What the task asks: Output all of the data below exactly as given.
------------------------------------------------------------------------
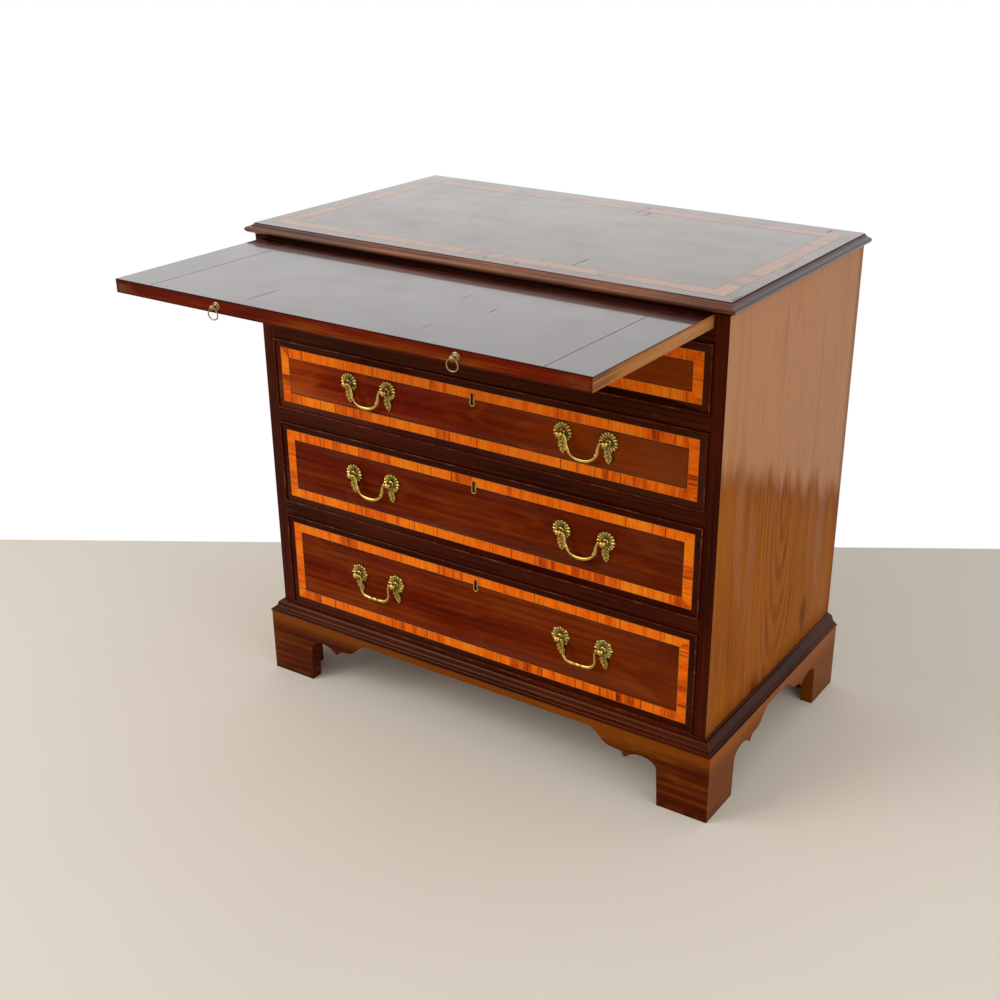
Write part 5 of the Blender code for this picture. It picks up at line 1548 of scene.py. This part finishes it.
def nail_tree(name):
    """Two upright rows of nail heads, one along each edge of the back."""
    inputs = (
        ("Half Width", "Float"), ("Low", "Float"), ("High", "Float"), ("Face", "Float"), ("Count", "Int")
    )
    inputs += (("Radius", "Float"), ("Material", "Material"))
    g = Growth(name, inputs)
    rows = g.add("GeometryNodeJoinGeometry")
    for sign in (-1.0, 1.0):
        across = g.math("MULTIPLY", g.given["Half Width"], sign)
        start = g.add(
            "ShaderNodeCombineXYZ", ((0, across), (1, g.given["Face"]), (2, g.given["Low"]))
        ).outputs[0]
        end = g.add(
            "ShaderNodeCombineXYZ", ((0, across), (1, g.given["Face"]), (2, g.given["High"]))
        ).outputs[0]
        values = (("Count", g.given["Count"]), ("Start Location", start), ("Offset", end))
        row = g.add("GeometryNodeMeshLine", values, mode="END_POINTS").outputs[0]
        g.tree.links.new(row, rows.inputs[0])
    head = g.add("GeometryNodeMeshIcoSphere", (("Radius", g.given["Radius"]), ("Subdivisions", 3))).outputs[0]
    flat = g.add("GeometryNodeTransform", (("Geometry", head), ("Scale", (1.0, 0.35, 1.0)))).outputs[0]
    limits = ((0, (0.0, -0.2, 0.0)), (1, (0.1, 0.2, 0.1)), (8, 4))
    turn = g.add("FunctionNodeRandomValue", limits, data_type="FLOAT_VECTOR")
    values = (("Points", rows.outputs[0]), ("Instance", flat), ("Rotation", turn.outputs[0]))
    nails = g.add("GeometryNodeInstanceOnPoints", values).outputs[0]
    g.finish(nails, g.given["Material"])
    return g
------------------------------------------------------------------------
Solution:
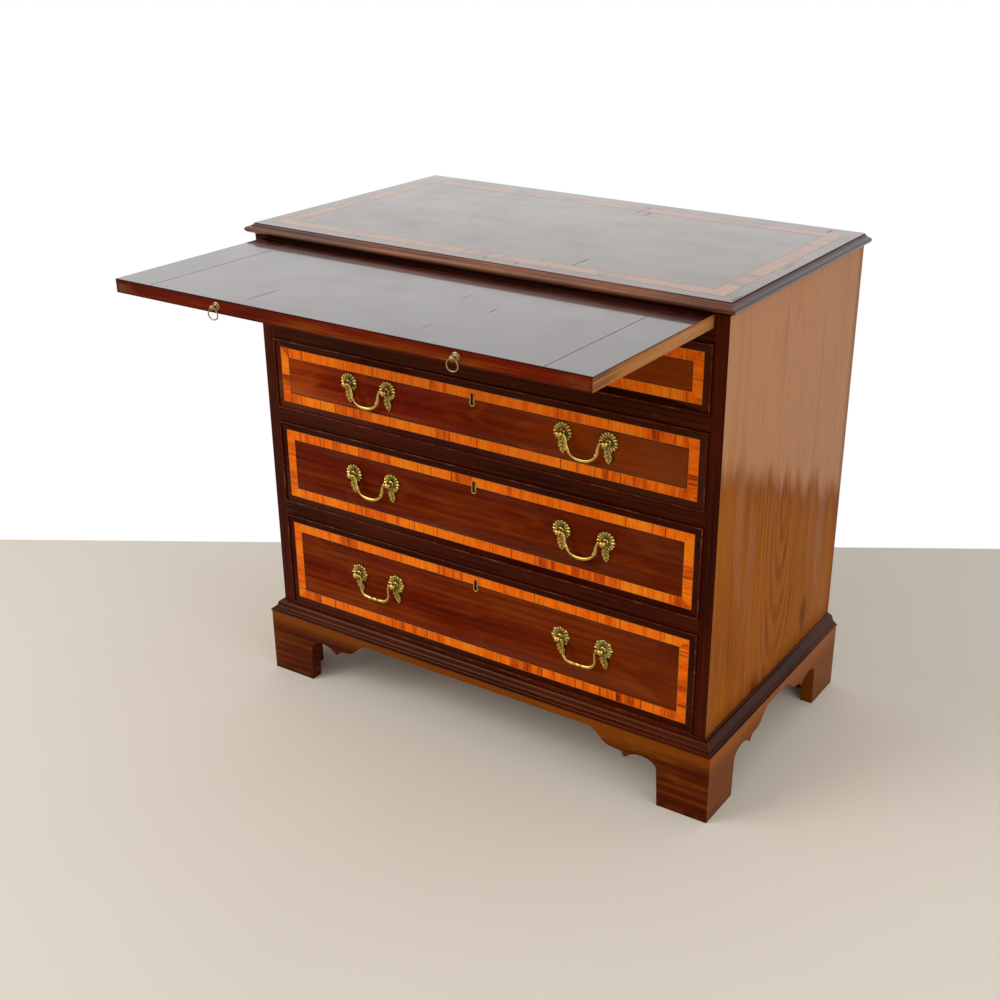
Write part 5 of the Blender code for this picture. It picks up at line 1548 of scene.py. This part finishes it.
def nail_tree(name):
    """Two upright rows of nail heads, one along each edge of the back."""
    inputs = (
        ("Half Width", "Float"), ("Low", "Float"), ("High", "Float"), ("Face", "Float"), ("Count", "Int")
    )
    inputs += (("Radius", "Float"), ("Material", "Material"))
    g = Growth(name, inputs)
    rows = g.add("GeometryNodeJoinGeometry")
    for sign in (-1.0, 1.0):
        across = g.math("MULTIPLY", g.given["Half Width"], sign)
        start = g.add(
            "ShaderNodeCombineXYZ", ((0, across), (1, g.given["Face"]), (2, g.given["Low"]))
        ).outputs[0]
        end = g.add(
            "ShaderNodeCombineXYZ", ((0, across), (1, g.given["Face"]), (2, g.given["High"]))
        ).outputs[0]
        values = (("Count", g.given["Count"]), ("Start Location", start), ("Offset", end))
        row = g.add("GeometryNodeMeshLine", values, mode="END_POINTS").outputs[0]
        g.tree.links.new(row, rows.inputs[0])
    head = g.add("GeometryNodeMeshIcoSphere", (("Radius", g.given["Radius"]), ("Subdivisions", 3))).outputs[0]
    flat = g.add("GeometryNodeTransform", (("Geometry", head), ("Scale", (1.0, 0.35, 1.0)))).outputs[0]
    limits = ((0, (0.0, -0.2, 0.0)), (1, (0.1, 0.2, 0.1)), (8, 4))
    turn = g.add("FunctionNodeRandomValue", limits, data_type="FLOAT_VECTOR")
    values = (("Points", rows.outputs[0]), ("Instance", flat), ("Rotation", turn.outputs[0]))
    nails = g.add("GeometryNodeInstanceOnPoints", values).outputs[0]
    g.finish(nails, g.given["Material"])
    return g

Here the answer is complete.